Commitments of Traders (CoT) report
It’s getting to look a lot like Christmas – people are winding down their positions. Specs took off a lot of risk last week by trimming their EUR, CAD, and JPY shorts. On the other hand they increased their AUD and MXN shorts marginally.
Hedge funds did basically the same – every significant position saw a decline in size except NZD.
Retail on the other hand increased their short CHG, GBP, AUD, and JPY. They did pare back their long EUR. So all told they became notably more bullish USD.
Same theme with gold & silver – small reduction in outstanding positions.
Note: The table above is updated before publication with the latest consensus forecasts. However, the text & charts are prepared ahead of time. Therefore there can be discrepancies between the forecasts given in the table above and in the text & charts.
It’s the calm before the storm today. Not much on the schedule, right before we launch into one of the busiest weeks on record.
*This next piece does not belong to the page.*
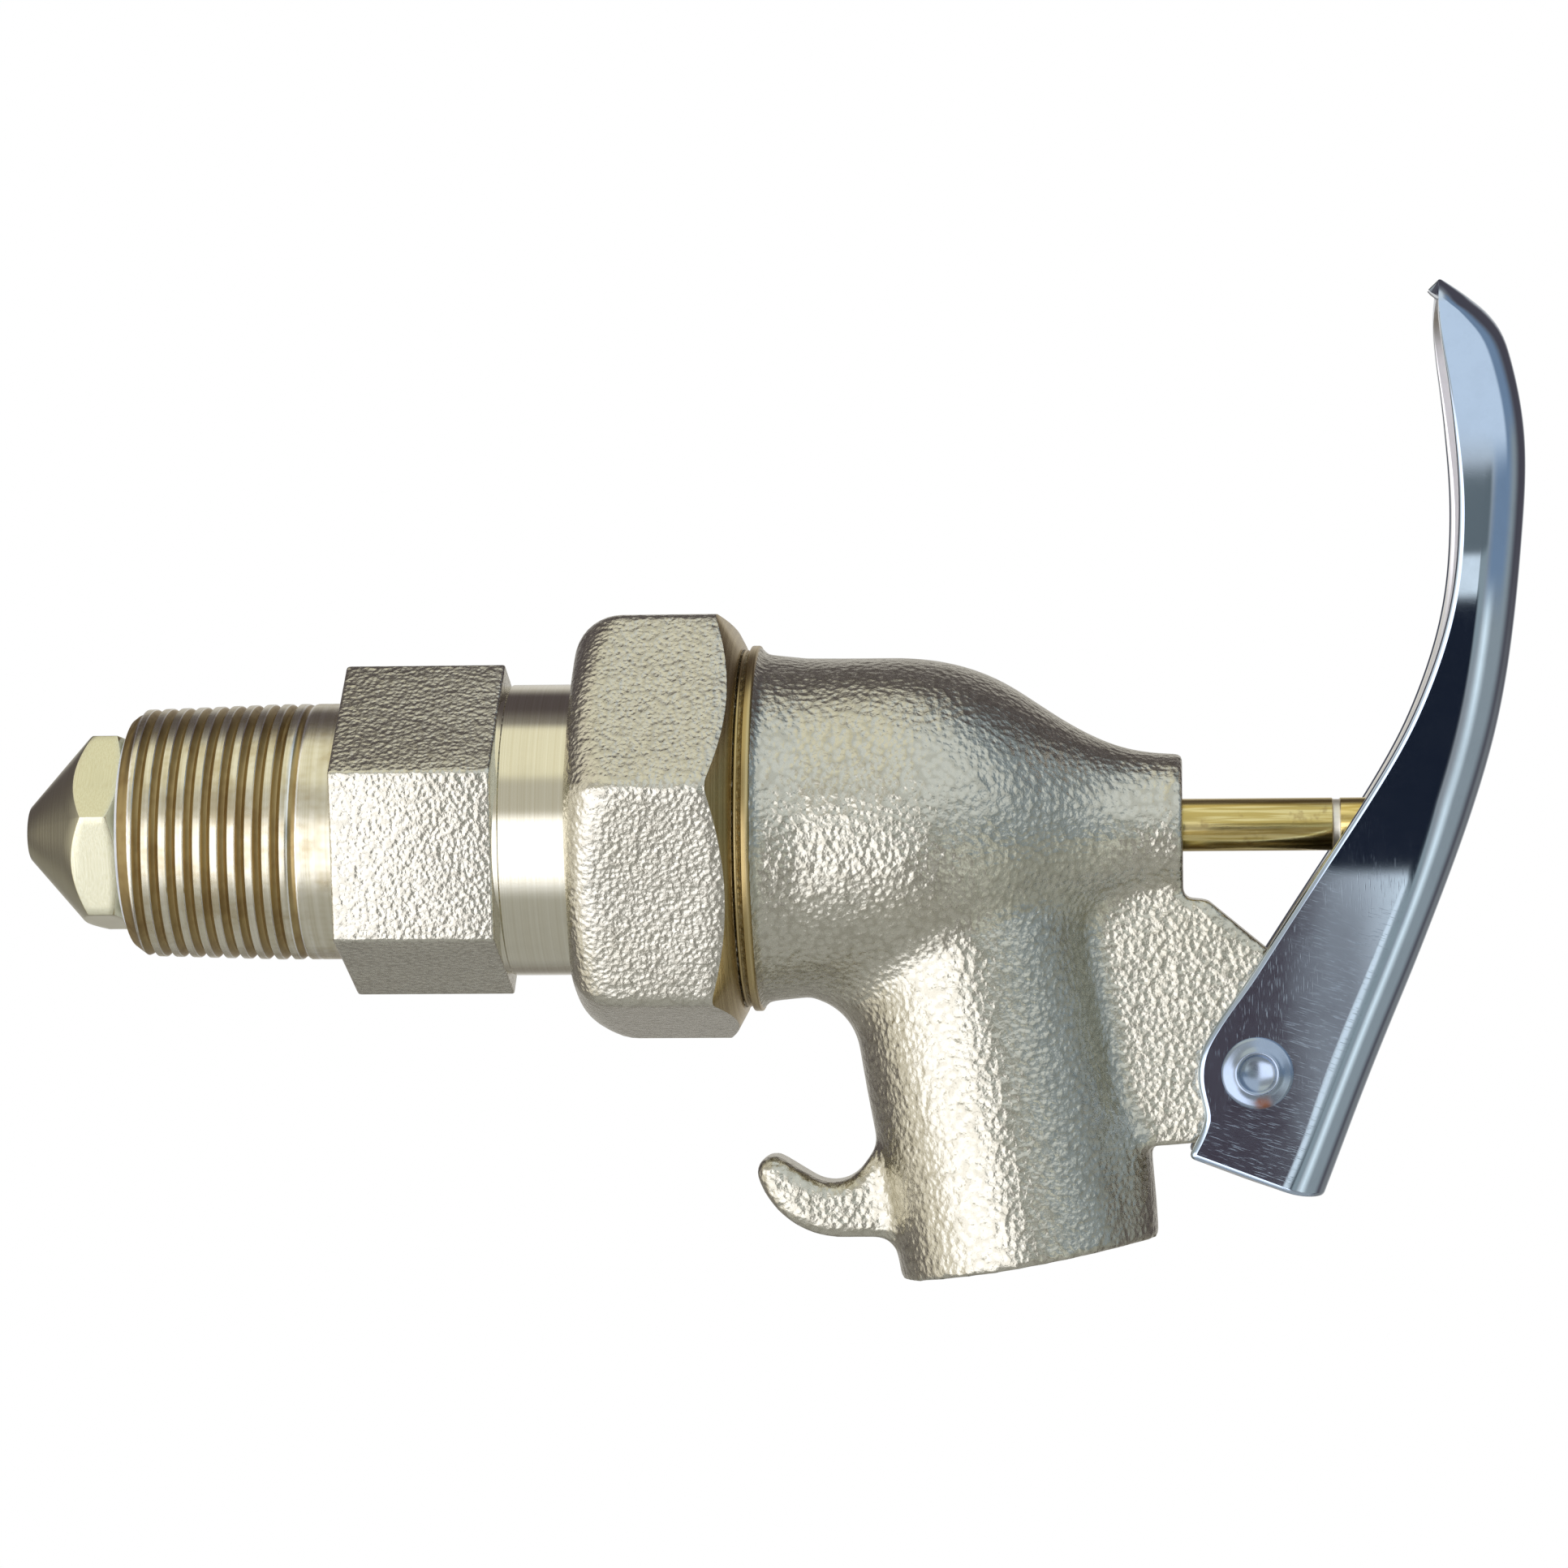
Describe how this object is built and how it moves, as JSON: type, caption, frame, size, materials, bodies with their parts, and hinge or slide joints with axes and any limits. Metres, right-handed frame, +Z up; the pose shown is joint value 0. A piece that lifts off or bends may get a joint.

Is the Swiss National Bank (SNB) back in the market? Have they said “enough is enough”? Last week they upped their intervention and lo and behold, EUR/CHF paused in its seemingly inexorable decline. Let’s see what today’s number is and listen to what SNB President Jordan has to say on Thursday after the SNB’s meeting.
The G7 finance ministers will get together virtually to discuss inflation. I don’t know what they can do about it, but their policy pronouncements afterwards could affect markets.
Canadian Finance Minister Chrystia Freeland will hold a joint news conference today with Bank of Canada Gov. Macklem to announce a new inflation mandate for the Bank of Canada. The Bank’s mandate is reviewed every five years. If you want to see the previous ones, they’re available here. For the current mandate, set it 2016, the Bank and Government agreed that “…the inflation target will continue to be defined in terms of the 12-month rate of change in the total CPI, that it will continue to be the 2 per cent mid-point of the 1 to 3 per cent inflation-control range, and that the agreement will run for another five-year period, ending 31 December 2021.”
Bloomberg reported that the new mandate would continue with the 2% target while adding some new language around employment. Several other central banks have an employment component to their mandates, not just the Fed but also the Reserve Bank of Australia and Reserve Bank of New Zealand. It seems to be an Anglo thing, in which case Canada might as well go along – even if Britain doesn’t.
Just as an aside, Canada hasn’t been any more successful in keeping inflation within its target range than any other country has recently.
Overnight we get the National Australia Bank (NAB) business indicators. There are no forecasts but as they’re widely watched they’re worth a chart.
I was discussing the Australian purchasing managers’ indices (PMIs) with a former colleague of mine recently – I wondered why people don’t make more of a fuss about them? The preliminary Australian PMIs come out ahead of time along with Japan, Eurozone, UK, and US, but nobody pays any attention — the manufacturing PMI has a Bloomberg relevance score of 13.4 and the services PMI is even lower – abysmal. He said people focus on this instead. And indeed it does look like a smoothed version of the manufacturing PMI. He also noted that the PMIs were useful to get an idea of what the NAB business conditions was likely to do. But looking at the PMI, I’d agree that it’s probably too volatile to be useful.
Then we get today’s feature, which is actually tomorrow’s feature: the UK employment data. The market expects a pretty robust increase in employment plus a sharp decline in the unemployment rate. That’s encouraging – the Bank was worried about the possibility of a rise in unemployment after the Government’s job furlough scheme expired at the end of September, but nothing of the sort happened.
Meanwhile, the growth of average earnings is expected to slow, but to remain well above the Bank’s 1%-3% inflation target.
Falling unemployment and still-strong increases in wages…If it weren’t for the Government’s recent decision to launch another quasi-lockdown, I’d say this would be a slam-dunk rationale for a hike in interest rates this week. As is, I think they’ll probably hold off to see how the Omicron variant develops and maybe move at the next meeting in February.